### PROBLEM TO WORK ON
Write the material out again exactly.
++++
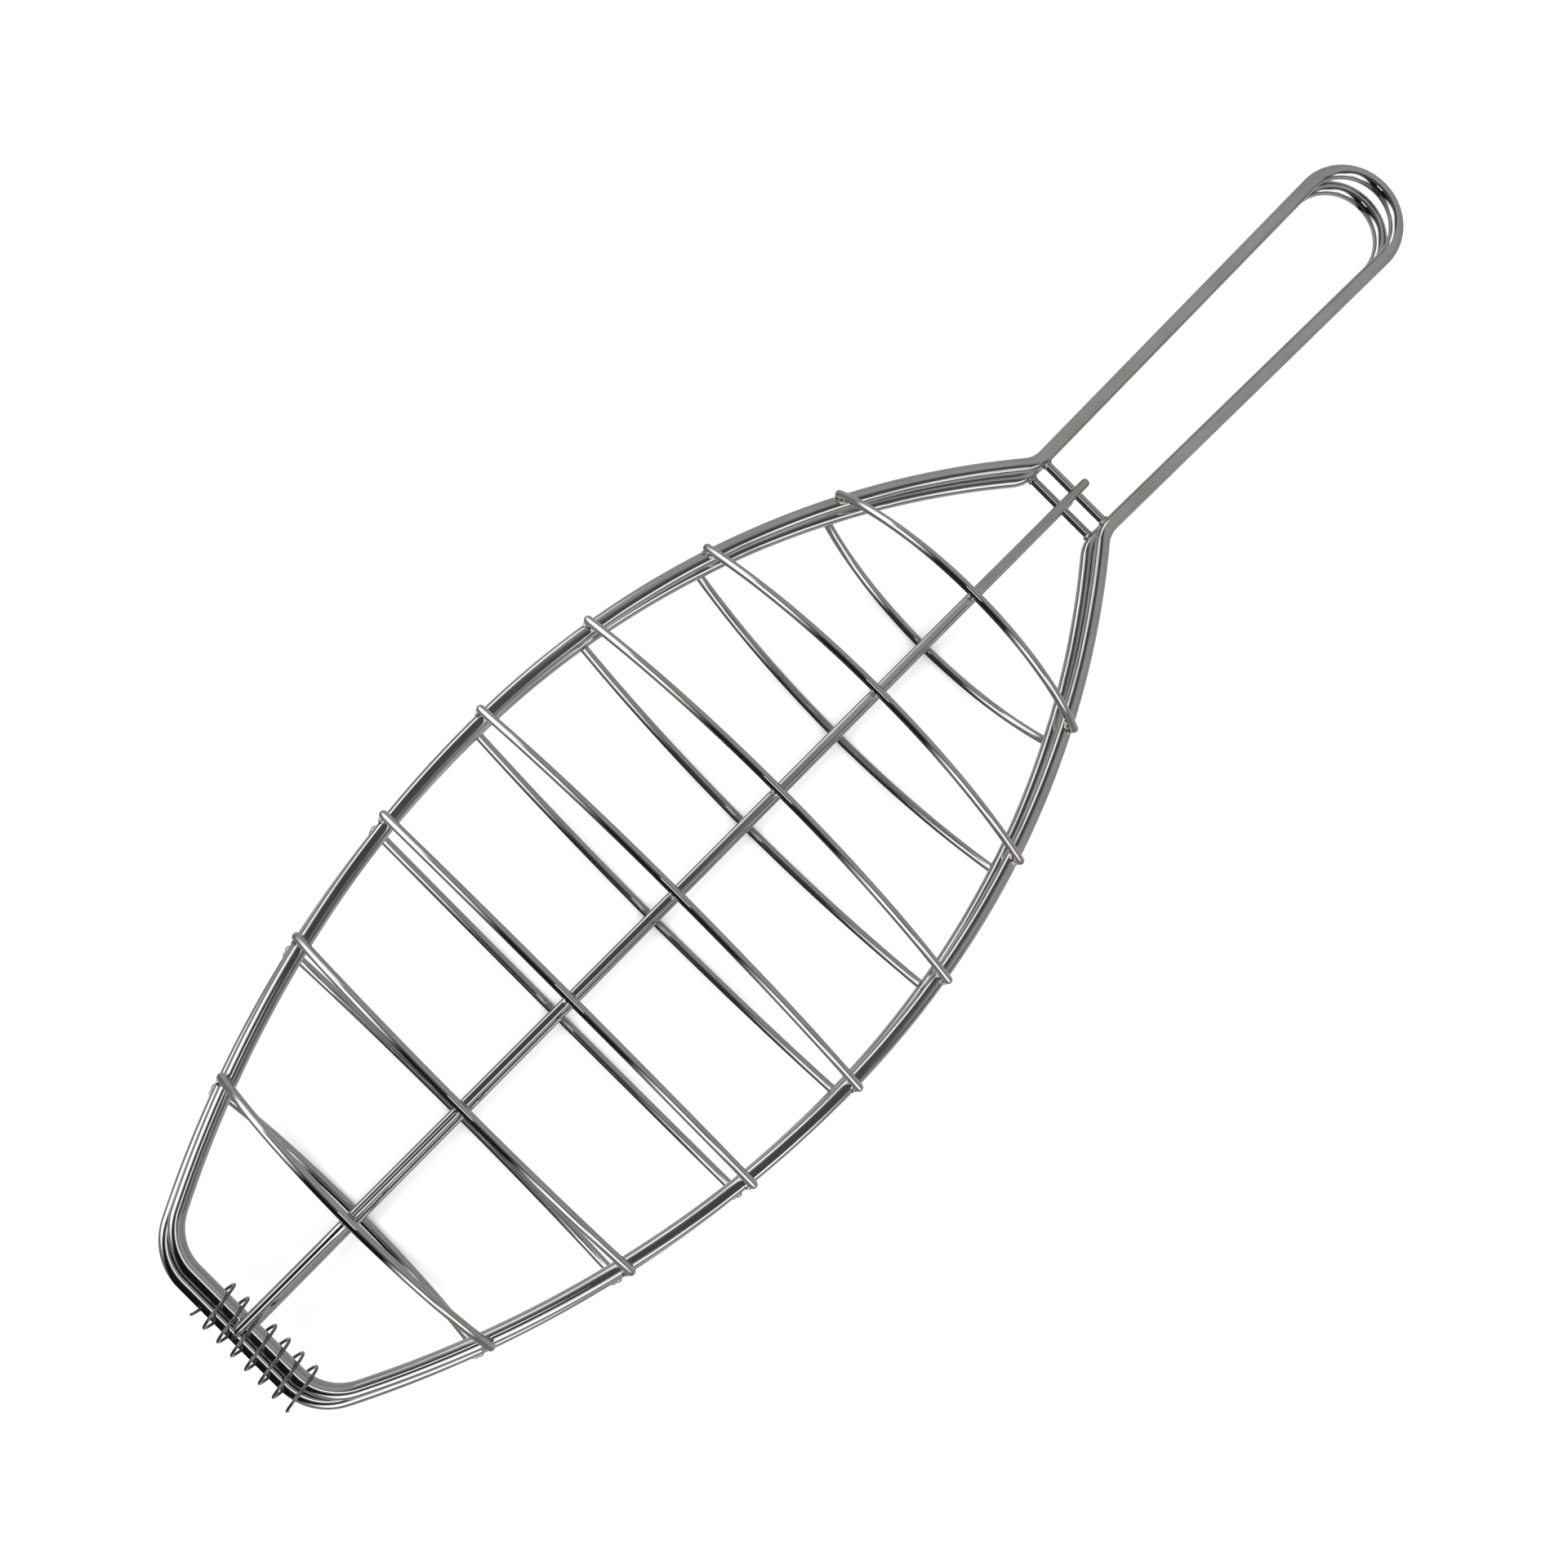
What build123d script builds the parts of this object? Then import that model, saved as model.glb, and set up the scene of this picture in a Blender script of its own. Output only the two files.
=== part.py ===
from build123d import *
import os
from math import asin, atan2, cos, degrees, hypot, radians, sin, sqrt, tan

# Hinged wire basket for grilling a whole fish.
# Two arched halves of welded steel wire close over the fish, and each half
# runs out into a long handle loop. A loose coil spring holds the two end bars
# together as the hinge.
# +X runs from the hinge to the handle, +Y across, +Z up. The basket lies
# closed on its lower ribs, with the origin at the bottom centre of its box.

# Wires
frame_wire = 5.6
rod_wire = 3.5
rib_wire = 3.3
spring_wire = 1.1
weld_bite = 0.12  # how far welded wires sink into each other

# Half outline, to the outer edge of the frame wire, measured from the end bar
half_length = 594.4
widest_at = 202.4
half_width = 92.8
tail_radius = 397.0
head_radius = 335.0
corner_radius = 23.0
neck_bend_radius = 10.0
handle_half_width = 20.3
handle_flare = 1.0

# How the two halves lie on each other
half_gap = 0.3
lower_shift = frame_wire  # the lower half sits one wire nearer the hinge end

# Ribs, counted from the neck to the hinge
rib_count = 7
first_rib_at = 346.0
rib_pitch = 48.95
rib_rise = 30.7  # frame wire centre to rib wire centre at the crown
hook_end_angle = 18.0  # how far a rib's hook goes on, below the frame wire's centre

# Neck bar and centre rods
neck_bar_at = 412.4
rod_bend_radius = 25.0
rod_bend_beyond_rib = 5.0
rod_past_neck_bar = 3.6  # to the centre of the rod's round end
rod_past_end_bar = 0.0
upper_rod_y = 0.0
lower_rod_y = -2.3  # at the hinge, where it leaves the spring between two turns
lower_rod_y_at_neck = -0.6

# Hinge spring, wound right-handed round both end bars
spring_pitch = 6.4
spring_turns = 7.0
spring_play_lower = 0.3  # radial clearance to the lower end bar
spring_play_upper = 0.7  # and to the upper one, which the spring leaves where it bends
spring_end_y = 14.45

# Derived sizes
wire_r = frame_wire / 2
rib_r = rib_wire / 2
rod_r = rod_wire / 2
spring_wire_r = spring_wire / 2
half_rise = frame_wire + half_gap
bar_distance = hypot(lower_shift, half_rise)
spring_play = (spring_play_lower + spring_play_upper) / 2
spring_shift = (spring_play_upper - spring_play_lower) / 2 / bar_distance
spring_r = bar_distance / 2 + wire_r + spring_play + spring_wire_r
tail_r = tail_radius - wire_r
head_r = head_radius - wire_r
corner_r = corner_radius - wire_r
neck_r = neck_bend_radius + wire_r
crown_y = half_width - wire_r
leg_y = handle_half_width - wire_r
last_rib_at = first_rib_at - (rib_count - 1) * rib_pitch

# Places of the halves and the spring in the shared frame
spring_past_bar = spring_r + spring_wire_r - wire_r - (0.5 + spring_shift) * lower_shift
overall_length = spring_past_bar + lower_shift + half_length
lower_x = spring_past_bar - overall_length / 2
upper_x = lower_x + lower_shift
lower_z = rib_rise + rib_r
upper_z = lower_z + half_rise
spring_x = lower_x + wire_r + (0.5 + spring_shift) * lower_shift
spring_z = lower_z + (0.5 + spring_shift) * half_rise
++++
### CORRECT OUTPUT
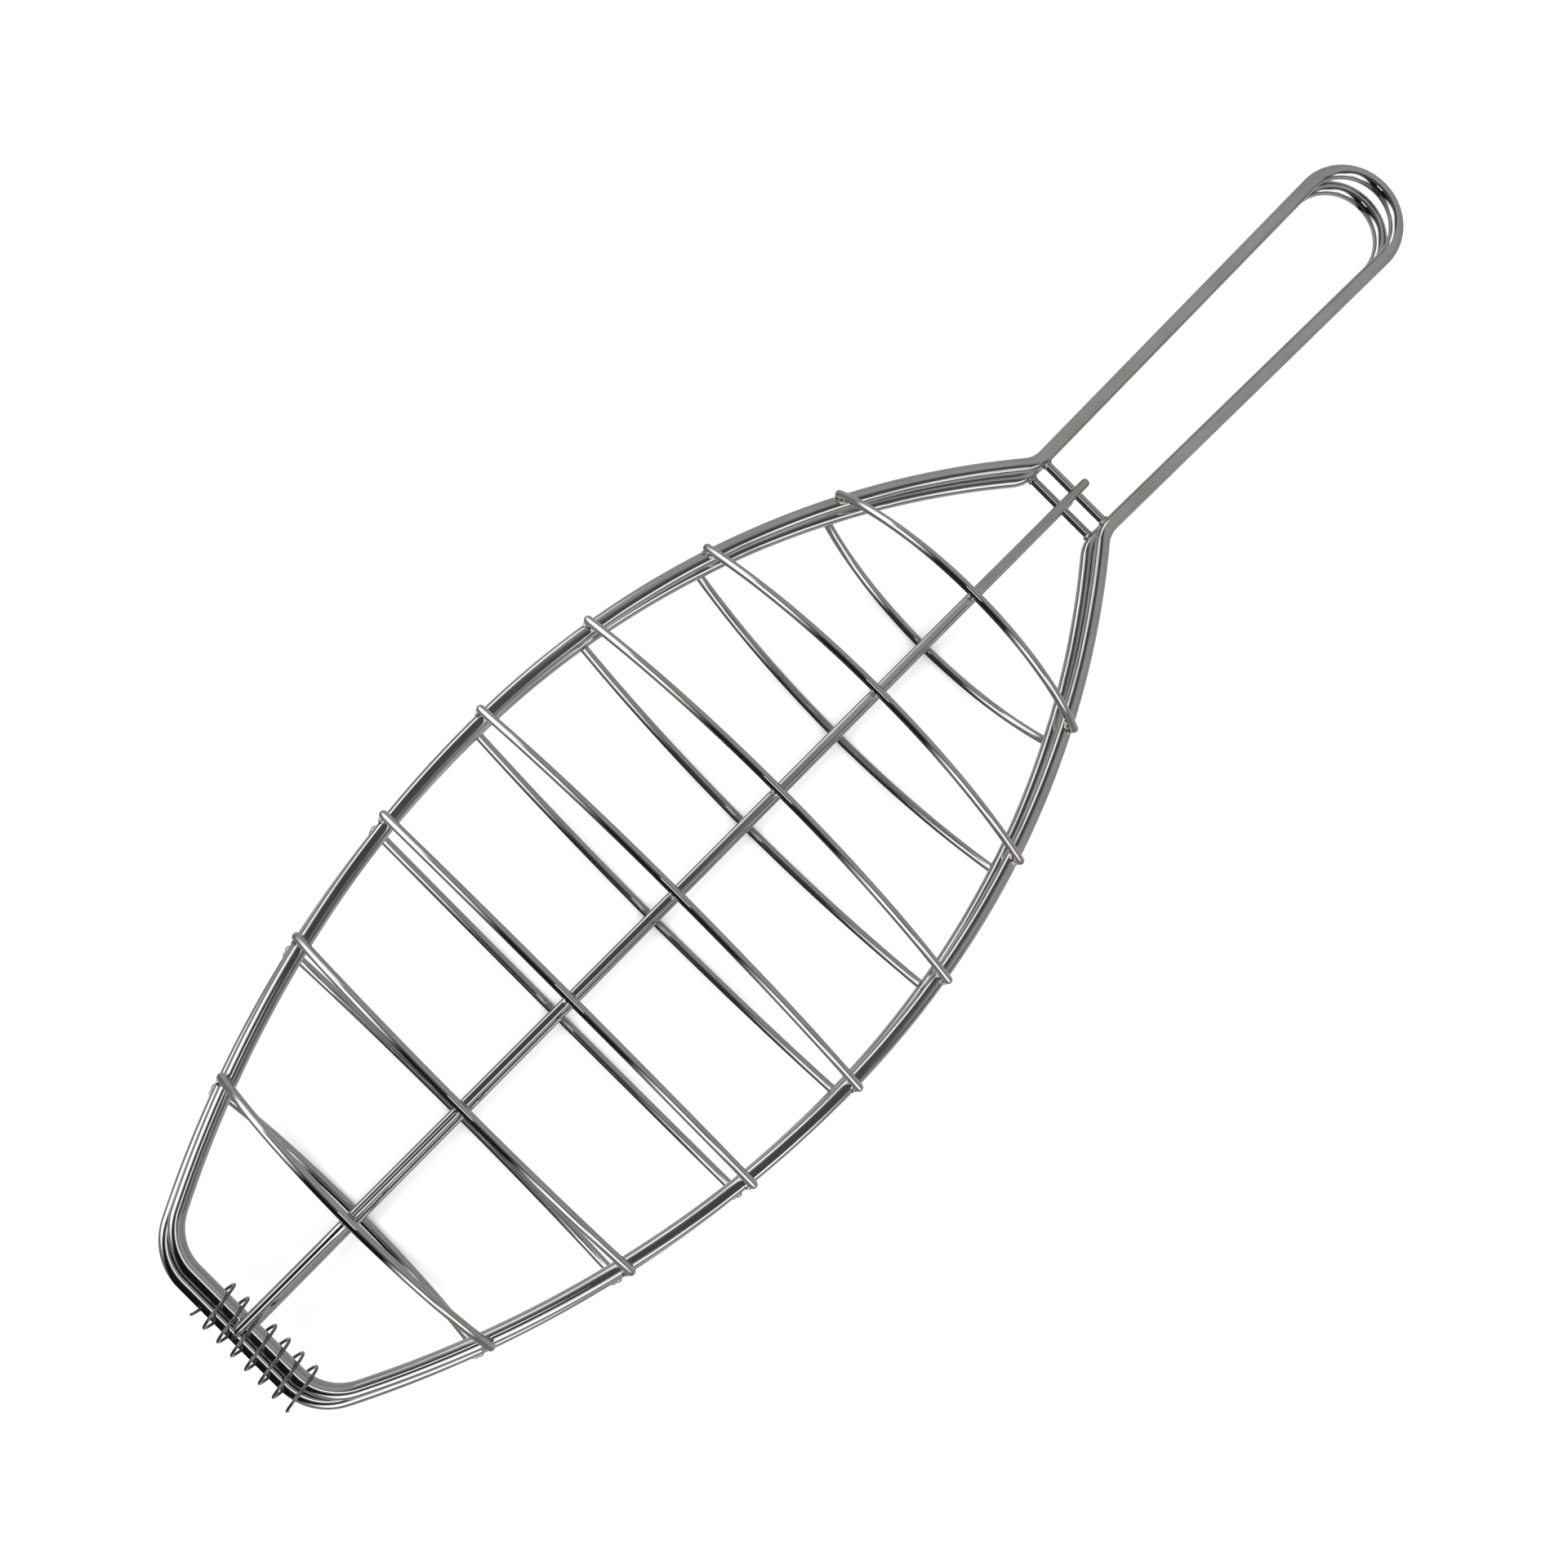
What build123d script builds the parts of this object? Then import that model, saved as model.glb, and set up the scene of this picture in a Blender script of its own. Output only the two files.
=== part.py ===
from build123d import *
import os
from math import asin, atan2, cos, degrees, hypot, radians, sin, sqrt, tan

# Hinged wire basket for grilling a whole fish.
# Two arched halves of welded steel wire close over the fish, and each half
# runs out into a long handle loop. A loose coil spring holds the two end bars
# together as the hinge.
# +X runs from the hinge to the handle, +Y across, +Z up. The basket lies
# closed on its lower ribs, with the origin at the bottom centre of its box.

# Wires
frame_wire = 5.6
rod_wire = 3.5
rib_wire = 3.3
spring_wire = 1.1
weld_bite = 0.12  # how far welded wires sink into each other

# Half outline, to the outer edge of the frame wire, measured from the end bar
half_length = 594.4
widest_at = 202.4
half_width = 92.8
tail_radius = 397.0
head_radius = 335.0
corner_radius = 23.0
neck_bend_radius = 10.0
handle_half_width = 20.3
handle_flare = 1.0

# How the two halves lie on each other
half_gap = 0.3
lower_shift = frame_wire  # the lower half sits one wire nearer the hinge end

# Ribs, counted from the neck to the hinge
rib_count = 7
first_rib_at = 346.0
rib_pitch = 48.95
rib_rise = 30.7  # frame wire centre to rib wire centre at the crown
hook_end_angle = 18.0  # how far a rib's hook goes on, below the frame wire's centre

# Neck bar and centre rods
neck_bar_at = 412.4
rod_bend_radius = 25.0
rod_bend_beyond_rib = 5.0
rod_past_neck_bar = 3.6  # to the centre of the rod's round end
rod_past_end_bar = 0.0
upper_rod_y = 0.0
lower_rod_y = -2.3  # at the hinge, where it leaves the spring between two turns
lower_rod_y_at_neck = -0.6

# Hinge spring, wound right-handed round both end bars
spring_pitch = 6.4
spring_turns = 7.0
spring_play_lower = 0.3  # radial clearance to the lower end bar
spring_play_upper = 0.7  # and to the upper one, which the spring leaves where it bends
spring_end_y = 14.45

# Derived sizes
wire_r = frame_wire / 2
rib_r = rib_wire / 2
rod_r = rod_wire / 2
spring_wire_r = spring_wire / 2
half_rise = frame_wire + half_gap
bar_distance = hypot(lower_shift, half_rise)
spring_play = (spring_play_lower + spring_play_upper) / 2
spring_shift = (spring_play_upper - spring_play_lower) / 2 / bar_distance
spring_r = bar_distance / 2 + wire_r + spring_play + spring_wire_r
tail_r = tail_radius - wire_r
head_r = head_radius - wire_r
corner_r = corner_radius - wire_r
neck_r = neck_bend_radius + wire_r
crown_y = half_width - wire_r
leg_y = handle_half_width - wire_r
last_rib_at = first_rib_at - (rib_count - 1) * rib_pitch

# Places of the halves and the spring in the shared frame
spring_past_bar = spring_r + spring_wire_r - wire_r - (0.5 + spring_shift) * lower_shift
overall_length = spring_past_bar + lower_shift + half_length
lower_x = spring_past_bar - overall_length / 2
upper_x = lower_x + lower_shift
lower_z = rib_rise + rib_r
upper_z = lower_z + half_rise
spring_x = lower_x + wire_r + (0.5 + spring_shift) * lower_shift
spring_z = lower_z + (0.5 + spring_shift) * half_rise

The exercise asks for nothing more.